==== Entries shown
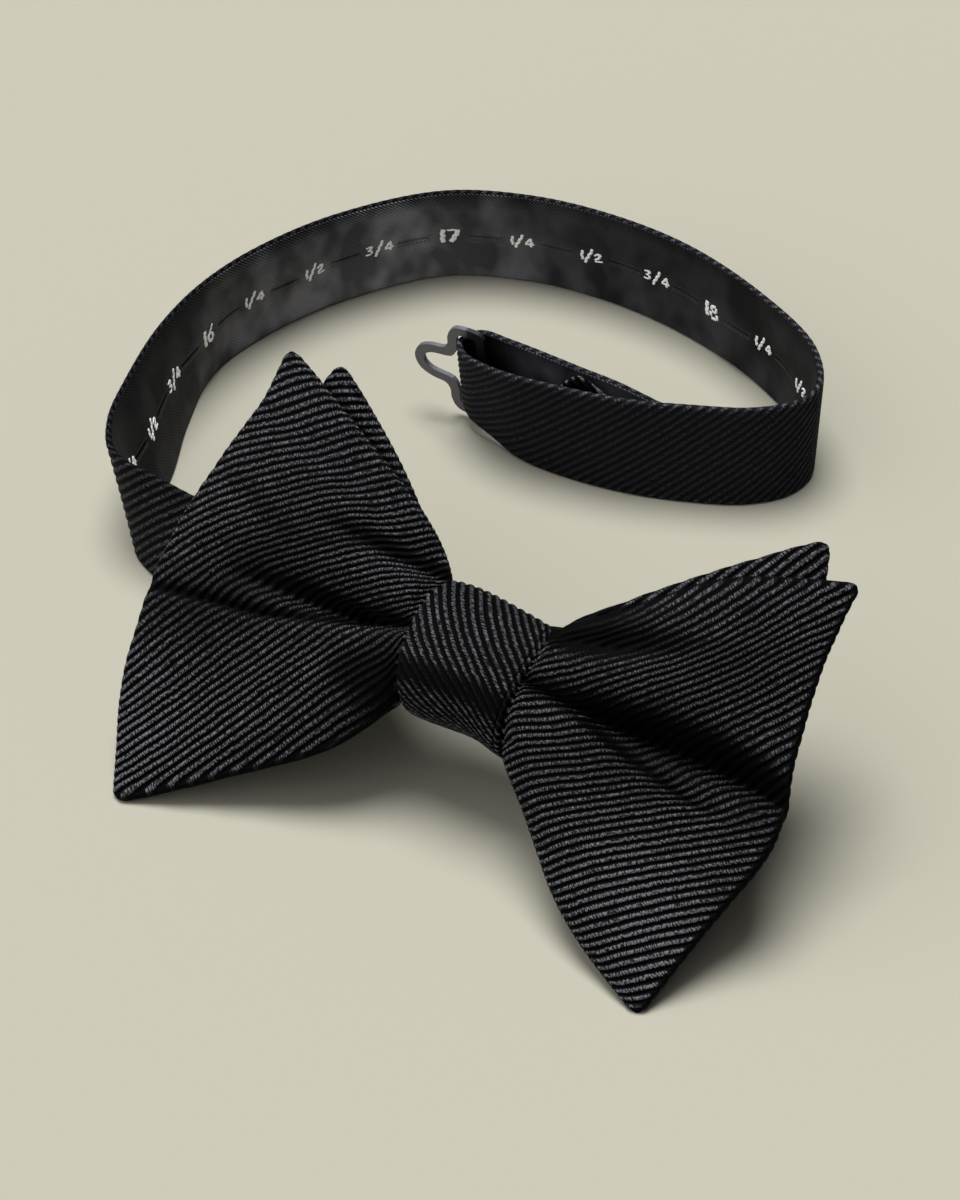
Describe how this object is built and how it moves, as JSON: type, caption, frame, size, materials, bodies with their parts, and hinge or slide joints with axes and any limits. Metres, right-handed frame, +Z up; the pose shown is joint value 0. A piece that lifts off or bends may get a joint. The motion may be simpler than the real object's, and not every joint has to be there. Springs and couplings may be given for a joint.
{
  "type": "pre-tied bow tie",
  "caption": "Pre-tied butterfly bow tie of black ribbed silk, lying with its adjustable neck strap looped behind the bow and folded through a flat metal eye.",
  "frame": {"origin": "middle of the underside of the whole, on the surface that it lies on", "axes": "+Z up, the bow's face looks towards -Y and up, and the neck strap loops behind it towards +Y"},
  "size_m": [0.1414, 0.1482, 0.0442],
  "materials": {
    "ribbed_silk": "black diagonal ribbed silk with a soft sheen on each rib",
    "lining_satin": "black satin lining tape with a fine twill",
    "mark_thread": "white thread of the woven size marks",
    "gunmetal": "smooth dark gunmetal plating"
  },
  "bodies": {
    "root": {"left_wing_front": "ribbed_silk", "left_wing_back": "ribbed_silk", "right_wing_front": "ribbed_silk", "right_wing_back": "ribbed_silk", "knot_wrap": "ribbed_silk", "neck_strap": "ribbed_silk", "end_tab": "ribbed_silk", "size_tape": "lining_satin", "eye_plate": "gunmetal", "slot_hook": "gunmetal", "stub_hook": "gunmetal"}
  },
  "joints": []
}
========
==== Entries shown
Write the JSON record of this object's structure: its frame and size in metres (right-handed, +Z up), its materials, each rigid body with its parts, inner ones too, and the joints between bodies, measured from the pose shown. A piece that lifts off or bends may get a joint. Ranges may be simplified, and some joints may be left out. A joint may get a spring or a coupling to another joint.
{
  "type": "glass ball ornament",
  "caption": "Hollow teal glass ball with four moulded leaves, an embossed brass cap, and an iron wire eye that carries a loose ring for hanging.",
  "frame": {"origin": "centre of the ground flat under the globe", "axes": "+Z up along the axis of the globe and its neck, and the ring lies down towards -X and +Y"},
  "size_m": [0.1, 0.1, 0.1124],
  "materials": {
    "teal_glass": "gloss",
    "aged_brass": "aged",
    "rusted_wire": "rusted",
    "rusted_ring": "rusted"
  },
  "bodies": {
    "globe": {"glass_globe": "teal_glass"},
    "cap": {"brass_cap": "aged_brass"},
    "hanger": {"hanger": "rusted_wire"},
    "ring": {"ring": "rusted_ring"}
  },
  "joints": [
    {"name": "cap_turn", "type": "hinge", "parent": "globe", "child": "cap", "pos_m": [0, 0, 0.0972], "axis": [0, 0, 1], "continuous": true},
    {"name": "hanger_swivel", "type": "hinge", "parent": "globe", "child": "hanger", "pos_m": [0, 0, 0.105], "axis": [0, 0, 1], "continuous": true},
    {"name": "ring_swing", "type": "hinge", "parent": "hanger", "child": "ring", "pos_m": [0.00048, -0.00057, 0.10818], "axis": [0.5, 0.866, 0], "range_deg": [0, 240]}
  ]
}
========
**What you have to do**
Copy every line of the records above that contains "object".

**Expected answer**
Describe how this object is built and how it moves, as JSON: type, caption, frame, size, materials, bodies with their parts, and hinge or slide joints with axes and any limits. Metres, right-handed frame, +Z up; the pose shown is joint value 0. A piece that lifts off or bends may get a joint. The motion may be simpler than the real object's, and not every joint has to be there. Springs and couplings may be given for a joint.
Write the JSON record of this object's structure: its frame and size in metres (right-handed, +Z up), its materials, each rigid body with its parts, inner ones too, and the joints between bodies, measured from the pose shown. A piece that lifts off or bends may get a joint. Ranges may be simplified, and some joints may be left out. A joint may get a spring or a coupling to another joint.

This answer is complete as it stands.